You do not need a public benchmark to start. The most valuable code eval suite I have ever shipped was 24 problems extracted from our own engineering team's GitHub history: bugs we actually fixed, with the failing test as the spec and the merged fix as the reference. That suite caught regressions no public benchmark would have, because the failure modes mapped to our codebase's real shape.

Pragmatic recipe:

1. Mine 20–40 PRs that closed bugs and had tests added in the same diff.
2. Strip the fix; keep the failing test plus a one-paragraph problem statement.
3. Pin each problem with a Docker image that has the right dependencies pre-installed.
4. Run the full suite weekly; gate model upgrades on it.

This is the same playbook our continuous evaluation in CI/CD post applies to non-code agents — datasets are living artifacts, generated from real history, never from a model's imagination of what a problem should look like.

Cost Reality

A single judge-LLM eval pass on a 10-problem suite using `gpt-4o-2024-08-06` cost about $0.42 in input + output tokens. The execution-based eval cost about $0.04 in E2B sandbox minutes plus $0 in judge tokens. Across our nightly 340-problem suite that is the difference between $4.20 a night and $43 a night — and the cheaper option is the more accurate one. Compute beats taste in code eval, full stop.

Honest Tradeoffs

Execution-based eval is not free of friction:

• Test authoring is real work. Hidden test sets need to be hand-written or mined. There is no shortcut to a high-quality test corpus.
• Sandboxes are an ops surface. You will, at some point, debug why E2B images drift from your local Docker image. Pin everything.
• Some problems do not have a clean execution answer. "Refactor this 800-line file for readability" has no test. For those, you fall back to LLM-as-judge plus structural metrics (cyclomatic complexity delta, etc.). Use the right tool.
• Flaky tests poison the signal. Quarantine flaky problems aggressively; one flaky problem will dominate weeks of model-comparison reports.

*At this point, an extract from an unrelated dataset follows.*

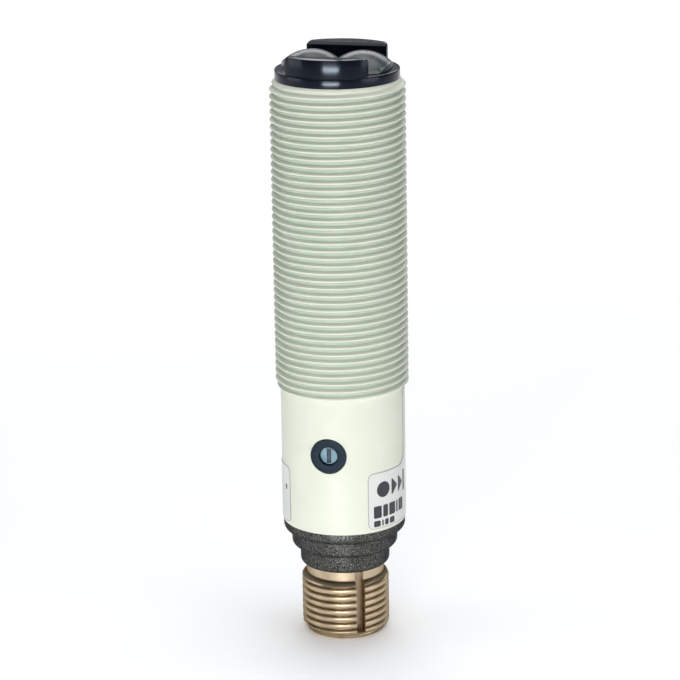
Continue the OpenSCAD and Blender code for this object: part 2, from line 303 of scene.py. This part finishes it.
def srgb(r, g, b):
    """Linear RGBA from 0-255 screen values."""
    def linear(c):
        c /= 255
        return c / 12.92 if c <= 0.04045 else ((c + 0.055) / 1.055) ** 2.4
    return (linear(r), linear(g), linear(b), 1)


class Surface:
    """A Principled material whose colour, roughness and relief vary by noise in object space."""

    def __init__(self, name, colour, second, roughness, spread, scale, **sockets):
        self.material = bpy.data.materials.new(name)
        self.material.use_nodes = True
        self.tree = self.material.node_tree
        self.tree.nodes.clear()
        self.shader = self.node("ShaderNodeBsdfPrincipled")
        output = self.node("ShaderNodeOutputMaterial")
        self.link(self.shader.outputs[0], output.inputs[0])
        self.place = self.node("ShaderNodeTexCoord").outputs["Object"]
        noise = self.noise(scale)
        self.paint(noise, (0.3, colour), (0.7, second))
        rough = self.remap(noise, 0.3, 0.7, roughness - spread / 2, roughness + spread / 2)
        self.link(rough, self.shader.inputs["Roughness"])
        for socket, value in sockets.items():
            self.shader.inputs[socket.replace("_", " ")].default_value = value

    def node(self, kind, **settings):
        made = self.tree.nodes.new(kind)
        for key, value in settings.items():
            setattr(made, key, value)
        return made

    def link(self, source, target):
        self.tree.links.new(source, target)

    def noise(self, scale, detail=3.0, stretch=(1, 1, 1)):
        mapping = self.node("ShaderNodeMapping")
        mapping.inputs["Scale"].default_value = stretch
        self.link(self.place, mapping.inputs["Vector"])
        texture = self.node("ShaderNodeTexNoise")
        texture.inputs["Scale"].default_value = scale
        texture.inputs["Detail"].default_value = detail
        self.link(mapping.outputs[0], texture.inputs["Vector"])
        return texture.outputs["Fac"]

    def ramp(self, factor, *stops):
        ramp = self.node("ShaderNodeValToRGB")
        elements = ramp.color_ramp.elements
        while len(elements) < len(stops):
            elements.new(0.5)
        for element, (position, colour) in zip(elements, stops):
            element.position = position
            element.color = colour
        self.link(factor, ramp.inputs[0])
        return ramp.outputs[0]

    def paint(self, factor, *stops):
        """Takes the colour from a ramp over a factor, in place of any colour that is there."""
        self.colour = self.ramp(factor, *stops)
        self.link(self.colour, self.shader.inputs["Base Color"])

    def remap(self, factor, from_low, from_high, low, high):
        remap = self.node("ShaderNodeMapRange")
        values = (from_low, from_high, low, high)
        for socket, value in zip(("From Min", "From Max", "To Min", "To Max"), values):
            remap.inputs[socket].default_value = value
        self.link(factor, remap.inputs["Value"])
        return remap.outputs[0]

    def paint_root_shade(self, root_r, crest_r, low_z, high_z, tone):
        """Paints shade into the colour: multiplies it by tone towards a thread's roots, between two
        heights, in mm.
        """
        fade = 0.2
        flat = self.node("ShaderNodeVectorMath", operation="MULTIPLY")
        flat.inputs[1].default_value = (1, 1, 0)
        self.link(self.place, flat.inputs[0])
        length = self.node("ShaderNodeVectorMath", operation="LENGTH")
        self.link(flat.outputs[0], length.inputs[0])
        depth = self.remap(length.outputs["Value"], root_r * MM, crest_r * MM, 1, 0)
        split = self.node("ShaderNodeSeparateXYZ")
        self.link(self.place, split.inputs[0])
        above = self.remap(split.outputs["Z"], (low_z - fade) * MM, low_z * MM, 0, 1)
        below = self.remap(split.outputs["Z"], high_z * MM, (high_z + fade) * MM, 1, 0)
        amount = depth
        for part in (above, below):
            product = self.node("ShaderNodeMath", operation="MULTIPLY")
            self.link(amount, product.inputs[0])
            self.link(part, product.inputs[1])
            amount = product.outputs[0]
        mix = self.node("ShaderNodeMix", data_type="RGBA", blend_type="MULTIPLY")
        self.link(amount, mix.inputs[0])
        self.link(self.colour, mix.inputs[6])
        mix.inputs[7].default_value = (*tone, 1)
        self.colour = mix.outputs[2]
        self.link(self.colour, self.shader.inputs["Base Color"])

    def bump(self, factor, strength, depth_mm):
        """Adds relief from a 0 to 1 height, over any relief that is there."""
        bump = self.node("ShaderNodeBump")
        bump.inputs["Strength"].default_value = strength
        bump.inputs["Distance"].default_value = depth_mm * MM
        self.link(factor, bump.inputs["Height"])
        links = self.shader.inputs["Normal"].links
        if links:
            self.link(links[0].from_socket, bump.inputs["Normal"])
        self.link(bump.outputs[0], self.shader.inputs["Normal"])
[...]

Frequently Asked Questions

Should I ever use LLM-as-judge for code?

Yes — for axes execution does not measure: code style adherence, comment quality, API ergonomics, and structural decisions like "did the agent create the right files in the right places." Use judge as a tiebreaker between two models that both passed the execution eval, never as the gate.

How do I prevent the agent from gaming the test suite?

Hide the tests. The agent gets the problem statement and a public test scaffold (1–2 obvious cases). The grading harness runs a private suite the agent never sees. This is exactly how SWE-bench Verified is structured, and it is the only defense against "the agent wrote `return expected_value`."

What about agents that need to call out to external services?

Mock at the boundary. The sandbox provides a fake HTTP server with deterministic responses; the eval grades the agent on whether it called the right endpoint with the right args. This is the same pattern we use for the voice and chat agents on CallSphere — the eval is hermetic, the production agent is not.

Why pin model snapshots?

Floating aliases (`gpt-4o`, `claude-sonnet-4-5`) silently change underneath you and your historical baselines stop being comparable. Pin to the dated snapshot (`gpt-4o-2024-08-06`, `claude-sonnet-4-5-20251022`) and accept new snapshots only after a deliberate baseline-reset experiment. This is non-negotiable for any benchmark you want to trust over months.

How does this compare to running SWE-bench?

SWE-bench is execution-based eval at a much harder difficulty: full-repo bug fixes instead of single-function completions. Same philosophy, much bigger sandbox. Our SWE-bench guide covers the harness, cost, and how to build cheaper internal variants on your own repo's PRs.